For a German Shopify brand running B2C, wholesale, or both, Bigblue is the cleanest fit. Its Dormagen fulfilment centre sits inside a 10-warehouse Western European network on one operating layer, so adding France or Spain later means allocating stock, not signing a new 3PL contract. everstox and byrd are credible options when ERP-led ops or a partner-network model are already in place. Zenfulfillment fits the narrow case of a Germany-only brand shipping under 3,000 orders per month with no near-term cross-border plan.

 

 

What makes Bigblue relevant for brands shipping B2C and B2B from Germany?

Bigblue is relevant because it combines Germany execution with one platform for B2C and B2B, rather than splitting those flows across different systems. It is the only European 3PL in the Shopify Fulfilment Network. Brands running that model handle mixed-channel volume from a single interface, avoiding the operational drag of running parallel B2C and B2B systems on separate stacks.

 

 

How should a German 3PL handle LUCID and the Verpackungsgesetz?

The 3PL operating the German warehouse should at minimum declare packaging volumes back to the merchant so the LUCID account stays accurate, and ideally ship in packaging already licensed through a dual system (ZSVR, 2025). Buyers should confirm three points in the contract: who declares, who licenses, and who pays the dual-system fees.

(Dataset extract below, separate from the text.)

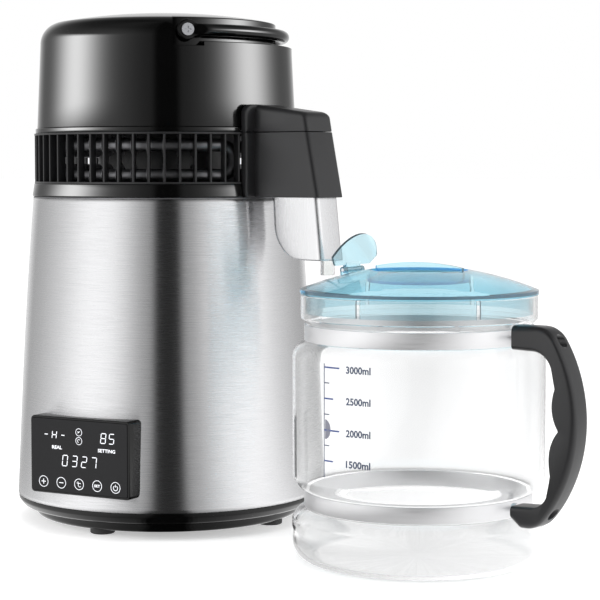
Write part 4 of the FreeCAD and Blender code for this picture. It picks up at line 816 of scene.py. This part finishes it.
def flange(foot, top, foot_round, top_round):
    """Layers (radius, inset) of an outline in (turn, height), bent round the axis. The first and
    last are drawn together sideways, which closes the plate."""
    wide = np.radians(FLANGE_HALF_TURN) * FLANGE_R
    rows = []
    for radius, inset in FLANGE_LAYERS:
        side, low, high = wide - inset, foot + inset, top - inset
        ring = rounded([(-side, low, foot_round), (side, low, foot_round), (side, high, top_round),
                        (-side, high, top_round)], steps=6)
        angle = ring[:, 0] / FLANGE_R
        rows.append(np.column_stack([radius * np.cos(angle), radius * np.sin(angle), ring[:, 1]]))
    rows = np.stack(rows)
    ends = rows[[0, -1]] * (1, 0.02, 1)
    return patch(np.concatenate([ends[:1], rows, ends[1:]]), close_columns=True)


housing = patch(spout_wall([
    (1.1, SPOUT_FOOT), (0.4, 242.7), (0, 243.1), (0, 288.3), (0.12, 288.65), (0.5, SEAM),
    (SPOUT_WALL, SEAM), (SPOUT_WALL, SPOUT_FOOT)]), close_rows=True)
add_piece("Spout_housing", [housing, flange(242.7, SEAM, 2.5, 0.4)], "spout", "head",
          "black_gloss", "spout_housing", finish="black_satin")

# %% Spout cover
COVER_FOOT, TOP_AT_BACK, TOP_AT_FRONT = 289.1, 309, 302.5
COVER_BACK, COVER_FRONT_FOOT, COVER_FRONT_TOP = 98.8, 150.2, 147.6
COVER_HIGH = TOP_AT_FRONT - COVER_FOOT


def cover_top(x):
    """The cover's top slopes straight from its height at the flange to that at the front."""
    slope = (TOP_AT_FRONT - TOP_AT_BACK) / (COVER_FRONT_TOP - COVER_BACK)
    return TOP_AT_BACK + (np.clip(x, COVER_BACK, COVER_FRONT_TOP) - COVER_BACK) * slope


def cover_plan(inset, high):
    """The plan at a height over the foot: a U whose front leans back as it rises."""
    front = COVER_FRONT_FOOT + high * (COVER_FRONT_TOP - COVER_FRONT_FOOT) / COVER_HIGH - inset
    return u_path(front, SPOUT_HALF - inset, SPOUT_ROUND, 99.0 if inset < 3.9 else 99.5)


def cover_skin():
    """Plans from the foot up, over a round edge, to the line along the top's middle."""
    turn = np.linspace(0, np.pi / 2, 8)
    rows = [laid(cover_plan(inset, lift), COVER_FOOT + lift)
            for inset, lift in ((0.5, 0.0), (0.12, 0.2), (0.0, 0.6))]
    for inset, drop in zip(SPOUT_ROUND * (1 - np.cos(turn)), SPOUT_ROUND * (1 - np.sin(turn))):
        plan = cover_plan(inset, COVER_HIGH - drop)
        rows.append(laid(plan, cover_top(plan[:, 0]) - drop))
    return np.stack([*rows, rows[-1] * (1, 0, 1)])


add_piece("Spout_cover", [patch(cover_skin()), flange(COVER_FOOT, 308.7, 0.4, 7)], "spout",
          "cover", "black_gloss", "spout_cover", finish="black_satin")

# %% [markdown]
# ## Steel cup and nozzle
#
# The filter cup hangs from the spout. From the side it is a box whose back curves in to a small
# floor, and from above it is a rounded rectangle, so each level of the grid is a rectangle of its
# own. A wall is given by Solidify. The nozzle under it is a short clear tube.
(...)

A wrong assumption here usually surfaces at the first VerpackG audit.

 

 

Why does the dominant national parcel carrier matter when choosing a German 3PL?

DHL appears in 78.6% of German branded Shopify checkouts and is listed first in 58.4% of them (Bugaj checkout analysis, 2026). Separately, official market data shows the same carrier handles the majority of consumer parcel volume in Germany (Bundesnetzagentur Paketmarktbericht, 2024). A 3PL that cannot offer that carrier as the default option from a German warehouse forces the shopper into a less familiar choice at checkout, which directly suppresses the conversion the carrier preference protects.

 

 

How does the EU €3 customs duty from July 2026 change the Germany 3PL decision?

From 1 July 2026, parcels under €150 entering the EU carry a fixed €3 customs duty (Consilium, 2025). Shipping from a non-EU country into Germany becomes more expensive per order. Before July 2026, an EU warehouse was a speed advantage: faster delivery to German shoppers. After July 2026, it is also a unit-margin advantage. Every parcel fulfilled from inside the EU avoids the €3 duty that hits non-EU origin shipments, which is the difference between a profitable order and a loss-making one at low average-order-value.

 

 

How can Bigblue improve unit economics on Germany returns?

German shoppers return 53% of online fashion and furniture orders (Handelsblatt, 2024), and each return costs up to €10 to process (EHI Retail Institute, 2025). Returns handled inside the Bigblue Return Portal, with exchange or store-credit flows in the same interface, redirect a share of refunds into repeat revenue. Daphine reports 30% of refunds avoided and 59 minutes saved per week on returns work after consolidating onto Bigblue.